-- start --
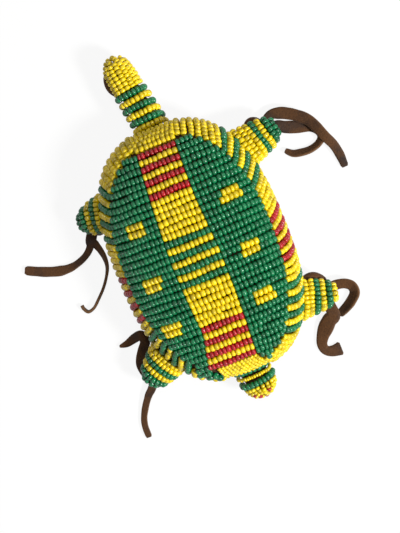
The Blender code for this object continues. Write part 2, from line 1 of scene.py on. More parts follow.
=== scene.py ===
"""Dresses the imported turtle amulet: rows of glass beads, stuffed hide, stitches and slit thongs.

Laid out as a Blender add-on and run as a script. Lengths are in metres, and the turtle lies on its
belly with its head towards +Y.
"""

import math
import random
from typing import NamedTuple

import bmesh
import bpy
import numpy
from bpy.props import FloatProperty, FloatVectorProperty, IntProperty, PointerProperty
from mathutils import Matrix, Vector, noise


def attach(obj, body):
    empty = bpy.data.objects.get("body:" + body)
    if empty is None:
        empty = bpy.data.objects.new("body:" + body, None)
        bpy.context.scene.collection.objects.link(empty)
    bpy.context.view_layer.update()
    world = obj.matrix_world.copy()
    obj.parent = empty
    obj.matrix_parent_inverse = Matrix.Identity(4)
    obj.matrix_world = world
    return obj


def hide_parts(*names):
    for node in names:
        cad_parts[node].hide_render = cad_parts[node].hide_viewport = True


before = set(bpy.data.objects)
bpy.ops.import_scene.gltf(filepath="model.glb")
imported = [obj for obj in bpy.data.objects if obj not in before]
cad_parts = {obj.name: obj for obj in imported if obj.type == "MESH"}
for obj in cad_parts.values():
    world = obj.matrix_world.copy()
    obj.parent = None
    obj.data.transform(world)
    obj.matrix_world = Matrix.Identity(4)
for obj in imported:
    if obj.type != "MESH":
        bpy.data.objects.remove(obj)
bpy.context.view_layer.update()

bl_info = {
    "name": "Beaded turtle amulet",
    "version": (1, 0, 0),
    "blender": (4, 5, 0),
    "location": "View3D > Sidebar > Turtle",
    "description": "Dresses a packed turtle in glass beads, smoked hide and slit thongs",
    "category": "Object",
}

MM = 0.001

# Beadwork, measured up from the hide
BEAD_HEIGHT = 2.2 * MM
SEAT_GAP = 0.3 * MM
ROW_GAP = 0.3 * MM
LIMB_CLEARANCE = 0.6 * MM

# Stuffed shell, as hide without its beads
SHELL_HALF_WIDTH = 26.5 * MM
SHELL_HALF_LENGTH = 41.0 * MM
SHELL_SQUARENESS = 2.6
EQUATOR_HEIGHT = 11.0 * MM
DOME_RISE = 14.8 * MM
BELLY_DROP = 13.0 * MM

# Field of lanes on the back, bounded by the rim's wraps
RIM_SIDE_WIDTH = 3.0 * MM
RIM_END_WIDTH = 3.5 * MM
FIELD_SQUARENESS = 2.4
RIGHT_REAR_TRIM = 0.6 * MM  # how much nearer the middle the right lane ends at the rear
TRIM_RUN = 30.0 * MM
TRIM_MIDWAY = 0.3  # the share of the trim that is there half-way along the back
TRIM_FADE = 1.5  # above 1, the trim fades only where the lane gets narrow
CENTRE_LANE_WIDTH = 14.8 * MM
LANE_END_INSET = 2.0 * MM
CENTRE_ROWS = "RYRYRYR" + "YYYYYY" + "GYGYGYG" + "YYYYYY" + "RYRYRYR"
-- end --
-- start --
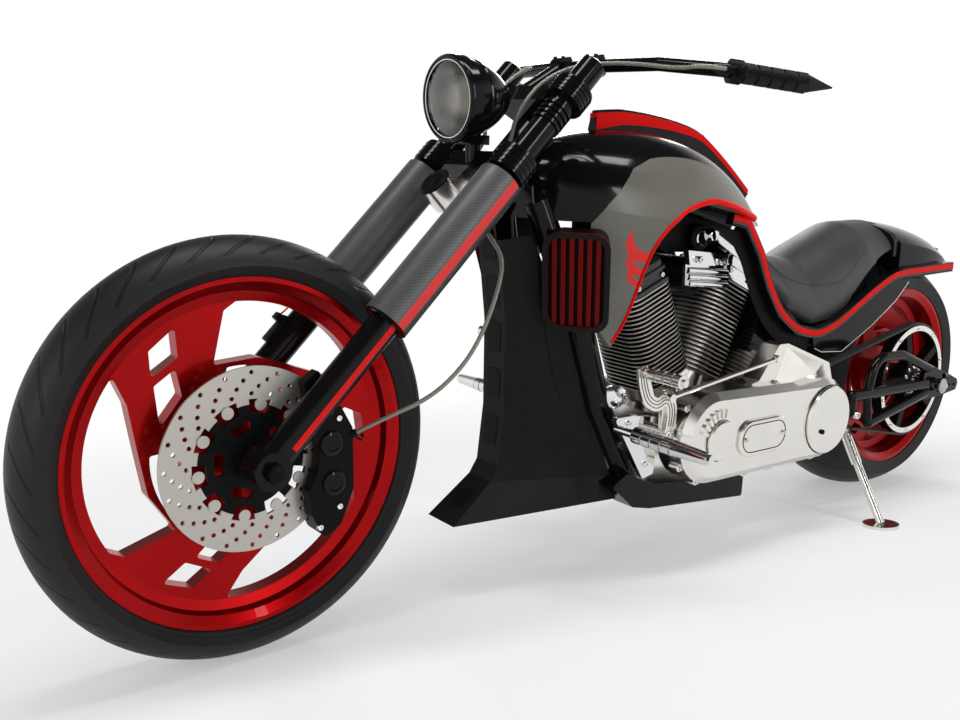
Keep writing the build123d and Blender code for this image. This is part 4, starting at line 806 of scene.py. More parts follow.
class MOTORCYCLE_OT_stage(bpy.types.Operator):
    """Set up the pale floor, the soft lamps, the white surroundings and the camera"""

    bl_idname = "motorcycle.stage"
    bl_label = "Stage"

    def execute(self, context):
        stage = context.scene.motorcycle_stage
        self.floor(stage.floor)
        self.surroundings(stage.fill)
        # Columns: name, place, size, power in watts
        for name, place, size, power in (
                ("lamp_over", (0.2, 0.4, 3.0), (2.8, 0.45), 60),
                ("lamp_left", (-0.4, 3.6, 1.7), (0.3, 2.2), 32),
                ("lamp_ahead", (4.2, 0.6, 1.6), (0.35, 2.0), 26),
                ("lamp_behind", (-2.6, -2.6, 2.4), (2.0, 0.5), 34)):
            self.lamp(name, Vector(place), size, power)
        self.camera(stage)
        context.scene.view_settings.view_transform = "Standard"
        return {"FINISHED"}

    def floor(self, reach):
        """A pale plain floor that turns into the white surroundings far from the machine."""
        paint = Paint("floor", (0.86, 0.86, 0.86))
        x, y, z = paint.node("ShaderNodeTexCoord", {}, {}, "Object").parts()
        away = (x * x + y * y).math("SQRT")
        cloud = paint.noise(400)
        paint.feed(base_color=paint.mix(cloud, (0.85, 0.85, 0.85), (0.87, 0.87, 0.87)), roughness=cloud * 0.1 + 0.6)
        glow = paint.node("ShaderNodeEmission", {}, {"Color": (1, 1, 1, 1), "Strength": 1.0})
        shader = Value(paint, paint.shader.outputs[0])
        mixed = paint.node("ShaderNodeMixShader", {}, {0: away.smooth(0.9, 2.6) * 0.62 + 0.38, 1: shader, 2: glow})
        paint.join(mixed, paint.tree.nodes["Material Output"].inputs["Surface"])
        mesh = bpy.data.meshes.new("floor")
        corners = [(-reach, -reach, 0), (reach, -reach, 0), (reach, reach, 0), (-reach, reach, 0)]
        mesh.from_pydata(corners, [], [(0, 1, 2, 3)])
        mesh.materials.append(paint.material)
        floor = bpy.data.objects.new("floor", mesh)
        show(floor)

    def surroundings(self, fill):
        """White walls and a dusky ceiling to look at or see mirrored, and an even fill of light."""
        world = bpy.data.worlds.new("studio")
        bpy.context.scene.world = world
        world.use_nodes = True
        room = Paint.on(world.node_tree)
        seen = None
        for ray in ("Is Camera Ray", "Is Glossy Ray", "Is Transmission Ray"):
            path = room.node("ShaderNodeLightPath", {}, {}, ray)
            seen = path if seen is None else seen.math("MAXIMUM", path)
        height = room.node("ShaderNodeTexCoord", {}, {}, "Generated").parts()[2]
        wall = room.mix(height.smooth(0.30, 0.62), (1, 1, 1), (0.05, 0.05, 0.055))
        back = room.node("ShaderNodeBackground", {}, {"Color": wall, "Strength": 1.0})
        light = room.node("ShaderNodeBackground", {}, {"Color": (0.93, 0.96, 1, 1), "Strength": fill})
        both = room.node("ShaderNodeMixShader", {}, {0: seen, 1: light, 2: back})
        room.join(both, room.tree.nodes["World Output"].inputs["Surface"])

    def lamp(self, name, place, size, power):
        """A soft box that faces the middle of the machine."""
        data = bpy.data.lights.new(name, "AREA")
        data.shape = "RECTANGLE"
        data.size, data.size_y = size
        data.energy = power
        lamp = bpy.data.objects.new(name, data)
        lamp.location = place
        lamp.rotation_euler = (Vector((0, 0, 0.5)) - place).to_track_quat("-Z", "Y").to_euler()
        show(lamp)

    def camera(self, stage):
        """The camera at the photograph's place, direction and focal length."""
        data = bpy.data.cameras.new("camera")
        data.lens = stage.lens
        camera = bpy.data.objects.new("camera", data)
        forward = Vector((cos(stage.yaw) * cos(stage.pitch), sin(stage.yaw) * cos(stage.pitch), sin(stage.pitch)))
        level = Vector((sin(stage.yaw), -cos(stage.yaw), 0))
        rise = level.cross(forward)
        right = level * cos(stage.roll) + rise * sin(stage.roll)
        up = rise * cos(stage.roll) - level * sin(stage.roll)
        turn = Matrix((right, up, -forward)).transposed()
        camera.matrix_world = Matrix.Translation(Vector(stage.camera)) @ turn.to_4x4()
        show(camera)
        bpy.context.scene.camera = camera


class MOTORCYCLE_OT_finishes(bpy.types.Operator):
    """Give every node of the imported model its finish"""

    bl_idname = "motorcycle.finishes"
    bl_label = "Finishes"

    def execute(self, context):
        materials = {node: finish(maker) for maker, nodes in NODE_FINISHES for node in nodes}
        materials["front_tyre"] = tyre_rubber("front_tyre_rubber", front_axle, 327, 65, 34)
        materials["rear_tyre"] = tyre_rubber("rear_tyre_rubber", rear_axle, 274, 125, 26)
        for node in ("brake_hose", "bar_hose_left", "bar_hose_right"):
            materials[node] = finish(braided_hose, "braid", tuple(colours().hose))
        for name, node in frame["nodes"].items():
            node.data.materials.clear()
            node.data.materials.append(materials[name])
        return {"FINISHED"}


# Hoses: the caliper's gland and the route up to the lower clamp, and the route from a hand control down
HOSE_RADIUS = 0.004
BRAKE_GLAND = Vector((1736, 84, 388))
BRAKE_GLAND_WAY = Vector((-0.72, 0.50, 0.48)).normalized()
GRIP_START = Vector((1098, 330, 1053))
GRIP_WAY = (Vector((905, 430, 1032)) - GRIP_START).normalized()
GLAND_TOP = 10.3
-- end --
-- start --
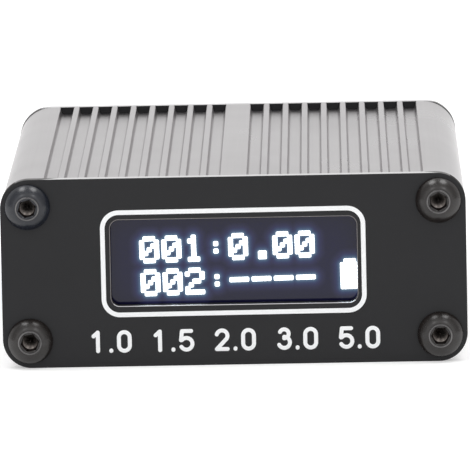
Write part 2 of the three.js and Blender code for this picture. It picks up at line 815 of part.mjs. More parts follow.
-- end --
=== Problem details ===
Retype exactly the lines above, from the one with "obj.matrix_world = world" through the one with "obj.data.transform(world)", inclusive.

=== Task response ===
    obj.matrix_world = world
    return obj


def hide_parts(*names):
    for node in names:
        cad_parts[node].hide_render = cad_parts[node].hide_viewport = True


before = set(bpy.data.objects)
bpy.ops.import_scene.gltf(filepath="model.glb")
imported = [obj for obj in bpy.data.objects if obj not in before]
cad_parts = {obj.name: obj for obj in imported if obj.type == "MESH"}
for obj in cad_parts.values():
    world = obj.matrix_world.copy()
    obj.parent = None
    obj.data.transform(world)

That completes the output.